On Sunday, US President Joe Biden gave a newsmaking interview to CNN in which he said Ukraine could not be admitted to NATO while war was raging on its territory. 

Nothing he said was particularly controversial, nor did it depart from the prevailing view in NATO. Most allies agree that Ukraine is not in a position to join while it is under invasion. 

There are many reasons for this, but the most important is that membership would immediately give Ukraine the right to invoke Article 5 of the NATO treaty – which would force the rest of the alliance to join Ukraine in the war against Russia. 

But the timing of Biden’s comments, on the eve of the summit, and his position as leader of the most powerful NATO state, meant that the question of Ukrainian membership was front and center as the alliance convened. 

It didn’t help matters that Zelensky sent a blistering tweet criticizing NATO as “absurd” for not offering a clearer path to membership in its joint communique on Tuesday. 

Nor did it help when British Defense Secretary Ben Wallace commented that Ukraine should be more grateful for the support it has already received. 

All of which created room for speculation about NATO’s unity, and allowed its adversaries to call the summit a failure.

One example: Sputnik, the Russian state-owned news agency, was able to publish a story headlined “NATO Summit Exposes Fractures in Alliance Over Support for Ukraine.” The article contains a quote from an analyst stating that “the decision by the USA to quietly pull the plug on the Ukrainians is only natural and certainly not ‘absurd.’ The game is up.”

Given the millions of dollars the US and its allies have provided to Ukraine since the start of the war and the commitment to send even more money and arms, this is a dubious claim. But Biden’s comments, combined with Zelensky’s public anger, provided space for the claim to be made.

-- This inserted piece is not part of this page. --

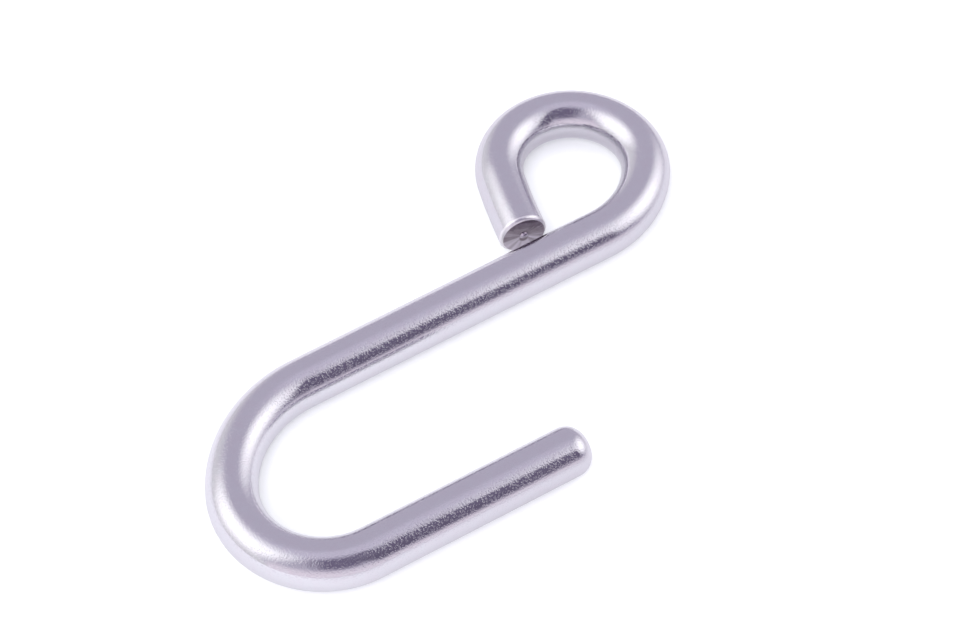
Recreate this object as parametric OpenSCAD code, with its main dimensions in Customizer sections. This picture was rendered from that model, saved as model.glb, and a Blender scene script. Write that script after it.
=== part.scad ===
// S hook bent from one round stainless steel bar, lying flat.
// A straight shank runs along X. Its low X end curls into the open hook and its short leg.
// Its high X end curls the other way into a closed eye, whose cut end stops beside the shank.
// The origin is under the middle of the hook's box, on the surface it lies on. +Z is up.

/* [Bar] */
// Diameter of the round bar
bar_d = 6; // [3:0.5:8]

/* [Shank] */
// Length of the straight shank between its two bends
shank_l = 41.2; // [25:0.2:120]

/* [Hook] */
// Centreline radius of the wide first part of the hook's bend
hook_entry_r = 15.2; // [11:0.1:25]
// Angle turned on that first radius
hook_entry_angle = 66; // [20:0.5:80]
// Centreline radius of the rest of the hook's bend
hook_r = 10.4; // [7:0.1:20]
// Angle at which the leg opens away from the shank
leg_splay = 1; // [0:0.25:5]
// Straight length of the leg, with its rounded tip
leg_l = 27.6; // [10:0.2:60]
// Radius that rounds the leg's tip
tip_round = 2.3; // [0.5:0.1:3]

/* [Eye] */
// Centreline radius of the wide first part of the eye's bend
eye_entry_r = 12.8; // [10:0.1:20]
// Angle turned on that first radius
eye_entry_angle = 52; // [20:0.5:70]
// Centreline radius of the round part of the eye
eye_r = 9; // [7.5:0.1:15]
// Angle turned from the shank to the end of the round part
eye_turn = 252.5; // [235:0.5:258]
// Centreline radius of the slack last stretch, which closes the eye
close_r = 83; // [40:1:200]
// Gap left between the cut end and the shank
eye_gap = 1.3; // [0.2:0.05:2]

/* [Cut end] */
// Chamfer round the rim of the cut end
end_chamfer = 0.35; // [0.1:0.05:0.8]
// Diameter of the pip that the cut leaves at the bar's centre
pip_d = 0.8; // [0.3:0.1:1.2]
// Height of the pip
pip_h = 0.25; // [0.05:0.05:0.5]

/* [Hidden] */
$fn = 96;

bar_r = bar_d / 2;
tip_r = min(tip_round, bar_r);

// A bend's start and turn are whole hundredths of a degree, so that each ends where the next begins
function hundredths(angle) = round(angle * 100) / 100;

// Hook's bend, from the shank's low X end at [0, 0]
hook_entry_turn = hundredths(hook_entry_angle);
splay = hundredths(leg_splay);
hook_step = hook_entry_r - hook_r;
hook_centre = [
    -hook_step * sin(hook_entry_turn),
    hook_step * cos(hook_entry_turn) - hook_entry_r
];
leg_start = hook_centre - hook_r * [sin(splay), cos(splay)];

// Eye's bend, on the other side of the shank
eye_entry_turn = hundredths(eye_entry_angle);
round_turn = hundredths(eye_turn);
eye_step = eye_entry_r - eye_r;
eye_centre = [
    shank_l + eye_step * sin(eye_entry_turn),
    eye_entry_r - eye_step * cos(eye_entry_turn)
];

// The last stretch turns until the flat of the cut end is eye_gap from the shank
face_r = bar_r - end_chamfer;
close_centre = eye_centre - (close_r - eye_r) * [sin(round_turn), -cos(round_turn)];
end_turn = 360 - acos((close_centre.y - bar_r - eye_gap) / (close_r - face_r));
end_centre = close_centre + close_r * [sin(end_turn), -cos(end_turn)];

// Box of the whole hook in plan
low_x = hook_centre.x - hook_r - bar_r;
high_x = eye_centre.x + eye_r + bar_r;
low_y = leg_start.y - (leg_l - tip_r) * sin(splay) - (bar_r - tip_r) * cos(splay) - tip_r;
high_y = eye_centre.y + eye_r + bar_r;
middle = [(low_x + high_x) / 2, (low_y + high_y) / 2];

// Moves in two steps, a round number and its remainder, so that stretches of bar meet exactly
module place(point) {
    round_part = [for (v = point) round(v * 100) / 100];
    translate(round_part)
        translate(point - round_part)
            children();
}

// Arc of bar about the origin, anticlockwise from start
module bent_bar(radius, start, turn) {
    rotate_extrude(angle = turn, start = start)
        translate([radius, 0])
            circle(r = bar_r);
}

module shank() {
    rotate([0, 90, 0])
        cylinder(h = shank_l, r = bar_r);
}

module hook_bend() {
    translate([0, -hook_entry_r])
        bent_bar(hook_entry_r, 90, hook_entry_turn);
    place(hook_centre)
        bent_bar(hook_r, 90 + hook_entry_turn, 180 - splay - hook_entry_turn);
}

// Straight round leg, with a tip that is flat only at its middle
module leg() {
    place(leg_start)
        rotate([0, 0, -splay])
            rotate([0, 90, 0])
                rotate_extrude() {
                    square([bar_r, leg_l - tip_r]);
                    square([bar_r - tip_r, leg_l]);
                    intersection() {
                        translate([bar_r - tip_r, leg_l - tip_r])
                            circle(r = tip_r);
                        square([bar_r, leg_l]);
                    }
                }
}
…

“There were two major communications missteps ahead of Vilnius,” Brett Bruen, a former US diplomat who worked for the Obama administration, told CNN. “The first was the announcement of the US sending cluster munitions when other allies won’t. It created an unnecessary delineation between America and the others. The second was even raising the question of Ukraine’s immediate membership, which was never on the cards, but came to dominate the meeting.”

Officials at NATO HQ were frustrated at how the narrative played out. “In short, the summit was a success,” a senior NATO official told CNN. But the official said that Biden’s comments were “not helpful” at a time when the bloc is in a “comms war” with Russia.

A Western diplomat told CNN that NATO desperately needs to “fix and double down on a communication strategy to explain all the good things we are doing.”

The fear of this diplomat, and of others who spoke with CNN, is that NATO “cannot win the communication war on membership that Russia wants to turn this into. There isn’t anything feasibly more we could have done on Ukraine’s membership at this time.”

This might feel like nitpicking over things that are trivial while a nation is under invasion. But Russia has historically been better than the West at spinning events to fit a narrative. These information wars are not just for the benefit of Russian audiences at home, but for people who live in NATO territories who might be susceptible to misinformation.

“There’s definitely a percentage of our population that falls for this kind of disinformation,” David van Weel, NATO’s assistant secretary general for emerging security challenges, told CNN in an interview last month.

Western leaders are keenly aware of the power of messaging during a war. NATO officials privately wished that the key delegations in Vilnius – whether they had traveled from Washington or Kyiv – had remembered that lesson this week.